This is a general verdict, I.C. sec. 19-2305, and is neither informal, I.C. sec. 19-2315, nor special, I.C. secs. 19-2306, 19-2314. State v. Schweitzer, 18 Idaho 609, 111 P. 130; Samlin v. United States, 9 Cir., 278 F. 170; Littlefield v. State, 22 Ga. App. 783, 97 S.E. 295; Russell v. State, 231 Ala. 297, 165 So. 255; State v. Thomas, 331 Mo. 299, 53 S.W.2d 266; People v. Collins, 195 Cal. 325, 233 P. 97.
A number of appellant's assignments of error are devoted to the proposition that by the complaint and information, and by the state's evidence, both at the preliminary and in chief at the trial, he was led to believe that the state would rely upon the theory that appellant was the driver of the car, that is, that he was the principal and not an accessory; that he did not know until the state produced the testimony of Mrs. Williams on rebuttal (to the effect that Trautman was intoxicated) that the theory that he was an accessory would be advanced; and that he was thus prevented from having a fair trial. He asserts that Mrs. Williams' testimony was not rebuttal, but a part of the state's case in chief; that her name was not endorsed on the information; and that it was error to permit her to testify.
It is apparent from the record that the state pursued its theory, that appellant was driving the car, in good faith. The physical facts existing at the scene of the crime immediately after the collision suggested quite strongly that appellant was driving. He was thrown to the pavement forward of, and to the left of, his car, while Trautman's body was draped over the cowl to the right of the steering wheel. The state was able to produce no witness as to who was driving immediately before the crash. While there was some testimony of drinking by Trautman during the afternoon, evidence, such as given by Mrs. Williams, did not become material until the defendant testified that Trautman was driving. Then for the first time the state learned what the defense was, and had an opportunity to meet it. The testimony was clearly rebuttal, and properly admitted. I.C. secs. 19-2101, 19-2102, 19-1302; State v. Waln, 14 Idaho 1, 80 P. 221; State v.
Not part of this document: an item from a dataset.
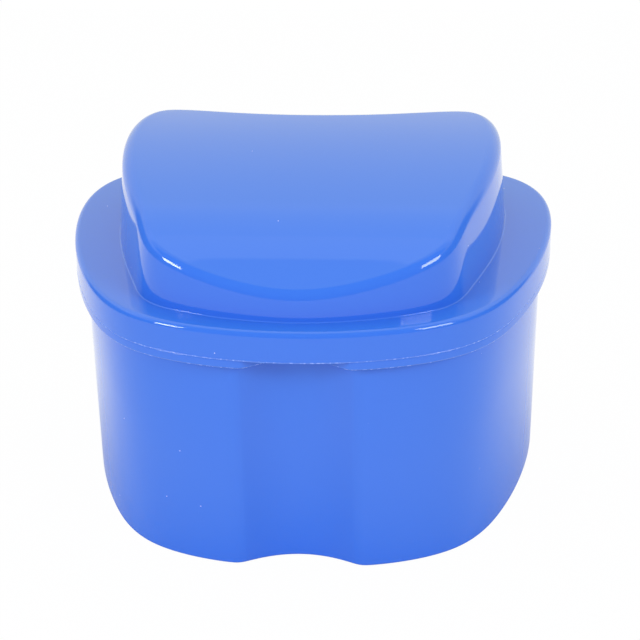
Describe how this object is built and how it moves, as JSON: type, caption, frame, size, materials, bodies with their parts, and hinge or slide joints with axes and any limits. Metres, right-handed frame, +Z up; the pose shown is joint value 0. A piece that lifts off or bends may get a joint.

Mushrow, 32 Idaho 562, 185 P. 1075; State v. Wilson, 41 Idaho 616, 243 P. 359.
In support of his contention that there is a fatal variance between the allegations of the information and the proof, appellant cites State v. Gifford, 19 Wn. 464, 53 P. 709, which holds that one charged as a principal cannot be convicted upon evidence that he was an accessory. The Washington statute is similar to ours, but the decision is based upon a provision of the Washington constitution which we apparently do not have. Montana and Oregon having similar constitutional provisions have refused to follow the Gifford decision, State v. Geddes, 22 Mont. 68, 55 P. 919; State v. Branton, 33 Or. 533, 56 P. 267. Washington has had difficulty with the Gifford decision. State v. Druxman, 88 Wn. 424, 153 P. 381; State v. Baker, 150 Wn. 82, 272 P. 80; and finally evolved the rule that if the accused were personally present he may be charged as a principal although in fact an accessory. State v. Pielow, 141 Wn. 302, 251 P. 586; State v. Hopkins, 147 Wn. 198, 265 P. 481, 59 A.L.R. 688; State v. Nichols, 148 Wn. 412, 269 P. 337. In state v. Cooper, 26 Wn.2d 405, 174 P.2d 545, 550, that court held: "Every person implicated in the commission of a felony as an accessory is a principal and is to be proceeded against as such. The prosecuting attorney, in drawing up an information is not bound to elect between charging a defendant as a principal or as an accessory before the fact. Under the terms of the statute he may ask for a verdict of guilty if the evidence is sufficient to satisfy the jury upon either theory. People v. Latona, 2 Cal.2d 714, 43 P.2d 260. He may charge all defendants as principals and, except in an unusual situation such as that presented in State v. Gifford, supra, the defendants are thereby sufficiently put upon notice as to the nature of the charge. Hence, under an information charging two or more defendants as principals, instructions as to aiding and abetting are proper." Arizona holds a statute, similar to our I.C. 19-1430, constitutional and that proof that defendant was an accessory will sustain allegations of an information charging him as a principal. Hunter v. State, 47 Ariz. 244, 55 P.2d 310.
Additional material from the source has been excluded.